__PROBLEM__: Look through the material below and copy exactly the lines from the line with "The build123d and" to the line with "pale floor that", those two lines included.
******
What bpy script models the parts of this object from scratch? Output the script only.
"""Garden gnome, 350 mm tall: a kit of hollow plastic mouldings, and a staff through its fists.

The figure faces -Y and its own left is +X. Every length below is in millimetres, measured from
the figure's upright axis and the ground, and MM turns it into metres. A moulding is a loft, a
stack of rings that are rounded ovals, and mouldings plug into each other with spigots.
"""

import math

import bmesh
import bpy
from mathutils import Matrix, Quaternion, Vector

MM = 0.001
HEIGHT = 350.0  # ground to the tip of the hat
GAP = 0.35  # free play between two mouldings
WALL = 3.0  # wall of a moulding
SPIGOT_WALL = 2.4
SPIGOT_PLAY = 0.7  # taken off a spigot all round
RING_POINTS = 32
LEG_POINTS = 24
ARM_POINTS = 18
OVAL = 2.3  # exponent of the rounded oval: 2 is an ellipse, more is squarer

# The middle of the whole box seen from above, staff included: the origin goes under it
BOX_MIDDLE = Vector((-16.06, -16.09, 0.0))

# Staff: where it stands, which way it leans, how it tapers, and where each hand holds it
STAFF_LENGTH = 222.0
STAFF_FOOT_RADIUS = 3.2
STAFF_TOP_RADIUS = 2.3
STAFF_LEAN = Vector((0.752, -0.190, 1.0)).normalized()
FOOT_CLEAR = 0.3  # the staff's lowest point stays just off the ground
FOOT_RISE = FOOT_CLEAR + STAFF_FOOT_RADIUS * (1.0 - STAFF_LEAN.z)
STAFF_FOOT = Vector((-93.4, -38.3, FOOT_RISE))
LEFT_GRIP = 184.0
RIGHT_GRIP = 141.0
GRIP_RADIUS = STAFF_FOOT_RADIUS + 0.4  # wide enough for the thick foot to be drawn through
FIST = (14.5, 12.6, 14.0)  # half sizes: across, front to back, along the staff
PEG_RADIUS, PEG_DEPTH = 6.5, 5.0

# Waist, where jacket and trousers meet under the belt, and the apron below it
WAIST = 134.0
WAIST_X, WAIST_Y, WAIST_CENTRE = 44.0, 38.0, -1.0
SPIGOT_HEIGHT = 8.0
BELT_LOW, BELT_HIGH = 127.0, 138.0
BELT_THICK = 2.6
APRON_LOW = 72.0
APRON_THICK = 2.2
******
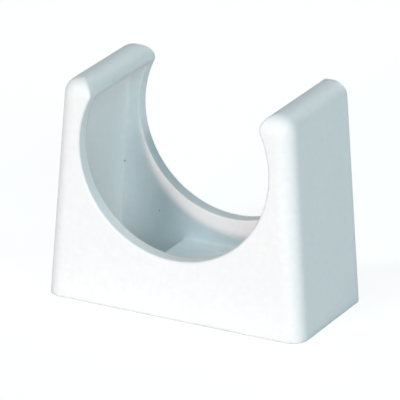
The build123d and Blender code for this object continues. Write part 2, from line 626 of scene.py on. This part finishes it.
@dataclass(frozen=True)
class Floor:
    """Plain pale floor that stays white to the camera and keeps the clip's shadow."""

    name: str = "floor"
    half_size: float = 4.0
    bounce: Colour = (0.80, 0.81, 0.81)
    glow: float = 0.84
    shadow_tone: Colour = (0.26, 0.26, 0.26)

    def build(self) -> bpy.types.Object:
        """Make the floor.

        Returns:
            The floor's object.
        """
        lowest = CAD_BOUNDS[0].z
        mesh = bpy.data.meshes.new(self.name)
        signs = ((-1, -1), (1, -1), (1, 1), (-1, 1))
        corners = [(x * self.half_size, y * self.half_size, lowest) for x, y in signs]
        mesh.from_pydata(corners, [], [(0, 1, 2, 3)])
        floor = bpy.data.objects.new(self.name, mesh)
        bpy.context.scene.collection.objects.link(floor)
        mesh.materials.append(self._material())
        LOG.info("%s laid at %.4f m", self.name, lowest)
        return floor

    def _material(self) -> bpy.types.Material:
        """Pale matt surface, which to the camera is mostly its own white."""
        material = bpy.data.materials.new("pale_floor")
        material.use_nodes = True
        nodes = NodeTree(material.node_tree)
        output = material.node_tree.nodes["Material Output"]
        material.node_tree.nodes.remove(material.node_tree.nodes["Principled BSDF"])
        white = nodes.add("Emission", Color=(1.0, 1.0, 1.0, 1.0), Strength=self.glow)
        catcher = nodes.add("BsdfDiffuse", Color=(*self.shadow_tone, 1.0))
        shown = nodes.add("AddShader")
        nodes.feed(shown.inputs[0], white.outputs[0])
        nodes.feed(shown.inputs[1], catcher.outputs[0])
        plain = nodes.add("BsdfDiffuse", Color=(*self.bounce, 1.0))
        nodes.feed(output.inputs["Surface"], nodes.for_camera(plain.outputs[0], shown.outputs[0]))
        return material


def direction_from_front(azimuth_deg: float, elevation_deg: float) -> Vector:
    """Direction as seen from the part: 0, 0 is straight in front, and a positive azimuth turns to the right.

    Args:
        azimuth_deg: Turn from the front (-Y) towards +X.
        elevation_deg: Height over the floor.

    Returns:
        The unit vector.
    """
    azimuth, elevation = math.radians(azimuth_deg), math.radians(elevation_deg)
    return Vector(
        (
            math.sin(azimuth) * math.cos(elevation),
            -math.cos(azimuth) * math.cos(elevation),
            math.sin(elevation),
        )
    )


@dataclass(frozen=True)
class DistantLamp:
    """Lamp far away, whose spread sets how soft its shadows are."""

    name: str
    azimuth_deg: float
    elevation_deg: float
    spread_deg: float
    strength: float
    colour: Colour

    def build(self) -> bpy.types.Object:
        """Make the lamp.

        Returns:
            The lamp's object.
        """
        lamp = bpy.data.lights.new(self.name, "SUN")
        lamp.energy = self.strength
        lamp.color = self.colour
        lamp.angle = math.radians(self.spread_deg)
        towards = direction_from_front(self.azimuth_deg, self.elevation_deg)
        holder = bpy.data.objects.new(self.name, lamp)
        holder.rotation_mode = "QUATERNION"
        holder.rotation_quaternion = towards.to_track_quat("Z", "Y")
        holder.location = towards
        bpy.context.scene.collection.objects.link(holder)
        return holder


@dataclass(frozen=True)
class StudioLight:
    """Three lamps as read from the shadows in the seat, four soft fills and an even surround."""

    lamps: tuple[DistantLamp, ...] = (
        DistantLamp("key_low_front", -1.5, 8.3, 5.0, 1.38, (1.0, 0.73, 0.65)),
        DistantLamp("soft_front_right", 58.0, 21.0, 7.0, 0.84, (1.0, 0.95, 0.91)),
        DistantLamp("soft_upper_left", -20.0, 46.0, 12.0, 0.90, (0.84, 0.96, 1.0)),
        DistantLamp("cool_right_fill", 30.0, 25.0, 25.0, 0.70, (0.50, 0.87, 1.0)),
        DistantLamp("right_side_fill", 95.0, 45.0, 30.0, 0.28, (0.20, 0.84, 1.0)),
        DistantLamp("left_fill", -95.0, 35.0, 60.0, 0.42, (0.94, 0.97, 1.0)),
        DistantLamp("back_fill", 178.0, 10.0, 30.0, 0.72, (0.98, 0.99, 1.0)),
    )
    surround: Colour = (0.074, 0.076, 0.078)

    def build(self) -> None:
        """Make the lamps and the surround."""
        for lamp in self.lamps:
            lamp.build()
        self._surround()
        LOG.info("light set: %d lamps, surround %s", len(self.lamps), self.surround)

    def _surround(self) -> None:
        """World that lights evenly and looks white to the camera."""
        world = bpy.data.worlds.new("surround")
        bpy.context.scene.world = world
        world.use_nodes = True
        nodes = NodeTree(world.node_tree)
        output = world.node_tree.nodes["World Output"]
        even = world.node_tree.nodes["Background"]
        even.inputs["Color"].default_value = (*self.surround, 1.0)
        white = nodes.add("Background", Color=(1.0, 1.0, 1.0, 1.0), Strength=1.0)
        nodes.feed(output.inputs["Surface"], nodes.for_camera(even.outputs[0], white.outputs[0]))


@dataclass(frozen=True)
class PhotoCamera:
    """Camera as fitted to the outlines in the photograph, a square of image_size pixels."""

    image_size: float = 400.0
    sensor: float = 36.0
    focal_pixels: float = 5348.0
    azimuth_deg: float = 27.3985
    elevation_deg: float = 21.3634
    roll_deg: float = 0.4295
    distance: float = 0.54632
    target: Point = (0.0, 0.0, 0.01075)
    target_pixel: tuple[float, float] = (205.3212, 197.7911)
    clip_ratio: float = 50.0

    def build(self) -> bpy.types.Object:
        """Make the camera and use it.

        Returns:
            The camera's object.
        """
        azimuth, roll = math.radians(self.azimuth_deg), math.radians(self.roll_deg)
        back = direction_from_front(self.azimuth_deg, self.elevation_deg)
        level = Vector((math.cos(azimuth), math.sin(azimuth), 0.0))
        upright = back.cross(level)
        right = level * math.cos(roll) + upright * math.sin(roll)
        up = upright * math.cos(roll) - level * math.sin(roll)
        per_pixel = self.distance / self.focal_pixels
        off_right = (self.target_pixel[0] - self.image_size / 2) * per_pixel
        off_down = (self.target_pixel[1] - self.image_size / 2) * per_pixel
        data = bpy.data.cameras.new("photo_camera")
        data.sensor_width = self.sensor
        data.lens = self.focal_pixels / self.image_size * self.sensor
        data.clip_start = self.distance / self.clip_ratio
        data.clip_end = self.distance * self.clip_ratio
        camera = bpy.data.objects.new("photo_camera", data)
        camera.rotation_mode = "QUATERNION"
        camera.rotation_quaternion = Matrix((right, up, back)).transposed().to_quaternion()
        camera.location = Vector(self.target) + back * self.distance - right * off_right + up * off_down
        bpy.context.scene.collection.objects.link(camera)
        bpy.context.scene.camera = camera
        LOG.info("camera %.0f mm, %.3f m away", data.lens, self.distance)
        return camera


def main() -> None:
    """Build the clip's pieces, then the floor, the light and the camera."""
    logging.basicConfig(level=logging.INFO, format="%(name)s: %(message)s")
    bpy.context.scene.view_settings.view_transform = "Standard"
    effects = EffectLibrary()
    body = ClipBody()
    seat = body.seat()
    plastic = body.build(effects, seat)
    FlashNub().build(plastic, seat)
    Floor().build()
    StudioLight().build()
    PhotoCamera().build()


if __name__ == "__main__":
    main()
******
__EXERCISE RESULT__:
The build123d and Blender code for this object continues. Write part 2, from line 626 of scene.py on. This part finishes it.
@dataclass(frozen=True)
class Floor:
    """Plain pale floor that stays white to the camera and keeps the clip's shadow."""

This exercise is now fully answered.